Adsorption and Diffusion of Pt and Au on the Stoichiometric and Reduced TiO$_2$ Rutile (110) Surfaces

A comparative first principles pseudopotential study of the adsorption and migration profiles of single Pt and Au atoms on the stoichiometric and reduced TiO$_2$ rutile (110)surfaces is presented. Pt and Au behave similarly with respect to (i) most favorable adsorption sites, which are found to be the hollow and substitutional sites on the stoichiometric and reduced surfaces, respectively, and (ii) the large increase in their binding energy (by $\sim$ 2 eV) when the surface is reduced.

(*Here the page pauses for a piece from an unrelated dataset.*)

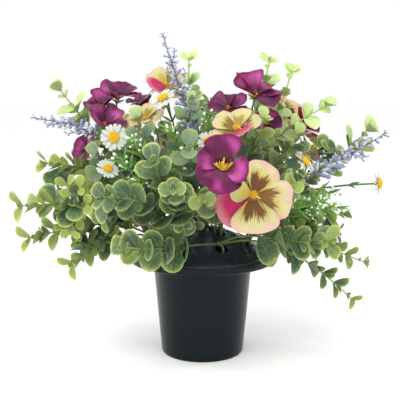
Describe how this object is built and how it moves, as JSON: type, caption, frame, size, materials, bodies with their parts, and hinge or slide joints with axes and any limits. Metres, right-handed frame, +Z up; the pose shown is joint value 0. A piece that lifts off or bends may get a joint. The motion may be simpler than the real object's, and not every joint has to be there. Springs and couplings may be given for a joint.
{
  "type": "mixed flower planter",
  "caption": "Round black pot with a broad rim and a pierced domed lid, filled with silk pansies, daisies, lavender, bud sprays and eucalyptus stems.",
  "frame": {"origin": "middle of the pot's flat base, on the surface that it stands on", "axes": "+Z up along the pot's axis, -Y towards the side that the flowers face, +X to the right of someone who looks at that side"},
  "size_m": [0.4319, 0.3485, 0.3827],
  "materials": {
    "pot_plastic": "satin, near-black moulded plastic",
    "lid_plastic": "satin, near-black moulded plastic",
    "foam": "dull green foam with fine pores",
    "leaf_green": "grey-green leaf with a pale bloom and a yellow-green edge",
    "leaf_light": "light yellow-green young leaf",
    "purple_petal": "satin magenta petal, darker in its folds",
    "yellow_petal": "pale yellow petal with a brown blotch and a pink edge",
    "pansy_heart": "fuzzy yellow-orange",
    "daisy_petal": "matt white petal",
    "daisy_eye": "grainy yellow-orange",
    "bloom_stem": "green moulded stem",
    "lavender": "matt blue-violet florets on a grey-green stem",
    "bud_green": "bright green leaves with white buds"
  },
  "bodies": {
    "root": {"bud_spray_left": "bud_green", "bud_spray_middle": "bud_green", "bud_spray_right": "bud_green", "daisy_1_eye": "daisy_eye", "daisy_1_petals": "daisy_petal", "daisy_2_eye": "daisy_eye", "daisy_2_petals": "daisy_petal", "daisy_3_eye": "daisy_eye", "daisy_3_petals": "daisy_petal", "daisy_4_eye": "daisy_eye", "daisy_4_petals": "daisy_petal", "daisy_5_eye": "daisy_eye", "daisy_5_petals": "daisy_petal", "daisy_6_eye": "daisy_eye", "daisy_6_petals": "daisy_petal", "daisy_stems_left": "bloom_stem", "daisy_stems_right": "bloom_stem", "eucalyptus_back": "leaf_green", "eucalyptus_centre_left": "leaf_green", "eucalyptus_centre_right": "leaf_green", "eucalyptus_front": "leaf_green", "eucalyptus_front_left": "leaf_green", "eucalyptus_left": "leaf_green", "eucalyptus_left_back": "leaf_green", "eucalyptus_right": "leaf_green", "eucalyptus_right_back": "leaf_green", "foam_block": "foam", "lavender_left": "lavender", "lavender_middle": "lavender", "lavender_right": "lavender", "lavender_top": "lavender", "lid": "lid_plastic", "light_sprigs": "leaf_light", "pansy_stems_back": "bloom_stem", "pansy_stems_centre": "bloom_stem", "pansy_stems_left": "bloom_stem", "pansy_stems_right": "bloom_stem", "pot": "pot_plastic", "purple_heart_2": "pansy_heart", "purple_pansy_1": "purple_petal", "purple_pansy_10": "purple_petal", "purple_pansy_11": "purple_petal", "purple_pansy_2": "purple_petal", "purple_pansy_3": "purple_petal", "purple_pansy_4": "purple_petal", "purple_pansy_5": "purple_petal", "purple_pansy_6": "purple_petal", "purple_pansy_7": "purple_petal", "purple_pansy_8": "purple_petal", "purple_pansy_9": "purple_petal", "yellow_heart_1": "pansy_heart", "yellow_heart_2": "pansy_heart", "yellow_pansy_1": "yellow_petal", "yellow_pansy_2": "yellow_petal", "yellow_pansy_3": "yellow_petal", "yellow_pansy_4": "yellow_petal", "yellow_pansy_5": "yellow_petal", "yellow_pansy_6": "yellow_petal", "yellow_pansy_7": "yellow_petal", "yellow_pansy_8": "yellow_petal"}
  },
  "joints": []
}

Pt, on the other hand, binds more strongly (by $\sim$ 2 eV) to both the stoichiometric and reduced surfaces. The migration profiles of the two metals also display interesting similarities and differences. In particular, although the energy barrier for both Pt and Au diffusion on the stoichiometric surface is rather low (0.1 - 0.2 eV), Pt displays a one-dimensional migration pattern, while Au migration is two-dimensional. In contrast, the energy barrier on the reduced surface is significantly higher ($\sim$ 0.5 eV) for Pt than Au. These results for Pt,Au/TiO$_2$ are discussed in connection with the activity of the two metals and the origin of the strong-metal-support-interaction phenomenon.